**TASK INSTRUCTIONS**
Your task is to print the material below exactly as presented.

**DATA SHOWN**
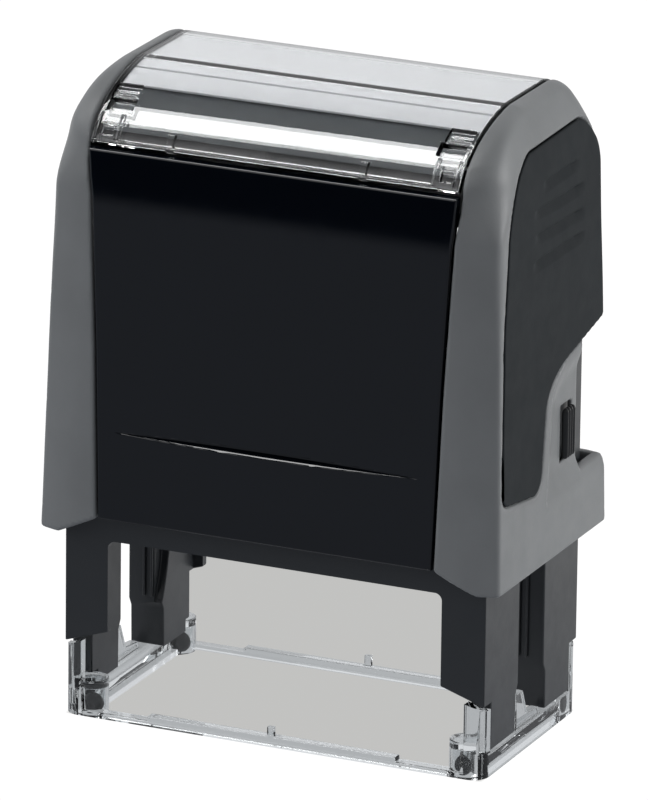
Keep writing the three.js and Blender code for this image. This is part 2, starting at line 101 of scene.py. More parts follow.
# Grips, thumb recesses and lock buttons.
SEAM = 0.2                     # dark line round the grips
SEAM_SLANT = 0.5               # how much the grip's outline narrows for each millimetre inwards
GROOVE_HEIGHT = 1.7            # finger grooves on the grips
GROOVE_DEPTH = 0.65
GROOVE_STEEP = 0.35            # share of a groove's height that its steep upper side takes
GROOVE_SLOPE = 0.78            # and the share that its sloping lower side takes
# The (y, z) places where each finger groove starts at the front and ends at the rear.
GROOVES = (((-1.8, 76.3), (9.4, 76.4)), ((-4.8, 73.2), (10.8, 73.0)),
           ((-4.6, 70.0), (10.8, 69.5)), ((-5.3, 66.5), (10.8, 66.4)))
RECESS_RIM = 31.75             # outer face where the recess starts
RECESS_WALL = 31.0             # face behind the lock buttons
RECESS_RUN = 3.2               # how far in from its outline the recess reaches its full depth
RECESS_LEDGE = 36.5            # height of the ledge under the recess
CORNER_OPEN = {"x": 27, "y": 10.9, "low": 35.0, "high": 60.0}   # the open corner behind the recess
BUTTON_FRONT = 5.9             # front edge of the visible lock button
BUTTON_RIBS = 4
RIB_DEPTH = 0.38

# Panel, window and card.
PANEL_BOTTOM = panel_low[2]
PANEL_TOP = panel_high[2]
PANEL_WALL = 1.6
PANEL_SLIT = {"z": 40.6, "half": 0.55, "depth": 0.85, "middle": -0.1, "reach": 23.0}
WINDOW_WALL = 1.3
# Clip pockets in the window's front corners: depth, from and to across, from and to in height.
CLIP_POCKETS = ((0.45, (21.6, 25.1), (83.75, 84.8)), (0.85, (21.3, 24.9), (82.45, 83.6)),
                (0.55, (22.9, 24.6), (79.9, 80.9)), (0.20, (21.9, 22.3), (79.3, 82.1)),
                (0.20, (24.9, 25.2), (79.3, 82.1)))
WINDOW_NOTCHES = ((11.6, 12.6), (-15.4, -14.4))   # from and to across, inside its front edge
CARD_DEPTH = 1.55              # card under the window's outer face
CARD_THICK = 0.3
CARD_HALF = 25.4
CARD_STRIPS = ((13.5, -3.9), (-4.35, -8.3))       # rear and front end of the card and the strip before it

# Spring and slot rails.
SPRING_WIRE = 0.75             # radius of the wire
SPRING_TURNS = 9
RAIL_MIDDLES = (26.4, 27.5)    # x of the two rails
RAIL_HALF = 0.18
RAIL_REACH = ((3.7, 10.5), (4.3, 50))             # lowest and highest y and z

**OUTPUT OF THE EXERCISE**
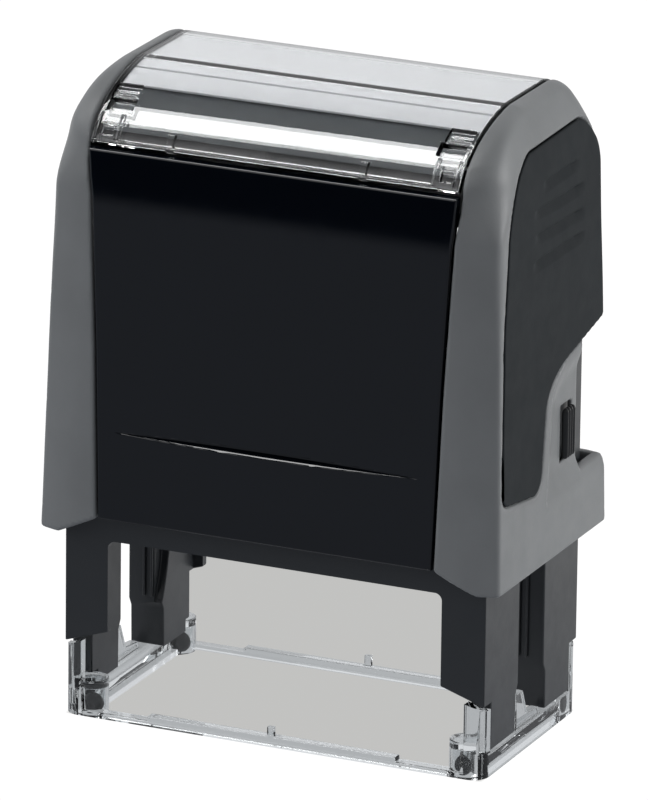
Keep writing the three.js and Blender code for this image. This is part 2, starting at line 101 of scene.py. More parts follow.
# Grips, thumb recesses and lock buttons.
SEAM = 0.2                     # dark line round the grips
SEAM_SLANT = 0.5               # how much the grip's outline narrows for each millimetre inwards
GROOVE_HEIGHT = 1.7            # finger grooves on the grips
GROOVE_DEPTH = 0.65
GROOVE_STEEP = 0.35            # share of a groove's height that its steep upper side takes
GROOVE_SLOPE = 0.78            # and the share that its sloping lower side takes
# The (y, z) places where each finger groove starts at the front and ends at the rear.
GROOVES = (((-1.8, 76.3), (9.4, 76.4)), ((-4.8, 73.2), (10.8, 73.0)),
           ((-4.6, 70.0), (10.8, 69.5)), ((-5.3, 66.5), (10.8, 66.4)))
RECESS_RIM = 31.75             # outer face where the recess starts
RECESS_WALL = 31.0             # face behind the lock buttons
RECESS_RUN = 3.2               # how far in from its outline the recess reaches its full depth
RECESS_LEDGE = 36.5            # height of the ledge under the recess
CORNER_OPEN = {"x": 27, "y": 10.9, "low": 35.0, "high": 60.0}   # the open corner behind the recess
BUTTON_FRONT = 5.9             # front edge of the visible lock button
BUTTON_RIBS = 4
RIB_DEPTH = 0.38

# Panel, window and card.
PANEL_BOTTOM = panel_low[2]
PANEL_TOP = panel_high[2]
PANEL_WALL = 1.6
PANEL_SLIT = {"z": 40.6, "half": 0.55, "depth": 0.85, "middle": -0.1, "reach": 23.0}
WINDOW_WALL = 1.3
# Clip pockets in the window's front corners: depth, from and to across, from and to in height.
CLIP_POCKETS = ((0.45, (21.6, 25.1), (83.75, 84.8)), (0.85, (21.3, 24.9), (82.45, 83.6)),
                (0.55, (22.9, 24.6), (79.9, 80.9)), (0.20, (21.9, 22.3), (79.3, 82.1)),
                (0.20, (24.9, 25.2), (79.3, 82.1)))
WINDOW_NOTCHES = ((11.6, 12.6), (-15.4, -14.4))   # from and to across, inside its front edge
CARD_DEPTH = 1.55              # card under the window's outer face
CARD_THICK = 0.3
CARD_HALF = 25.4
CARD_STRIPS = ((13.5, -3.9), (-4.35, -8.3))       # rear and front end of the card and the strip before it

# Spring and slot rails.
SPRING_WIRE = 0.75             # radius of the wire
SPRING_TURNS = 9
RAIL_MIDDLES = (26.4, 27.5)    # x of the two rails
RAIL_HALF = 0.18
RAIL_REACH = ((3.7, 10.5), (4.3, 50))             # lowest and highest y and z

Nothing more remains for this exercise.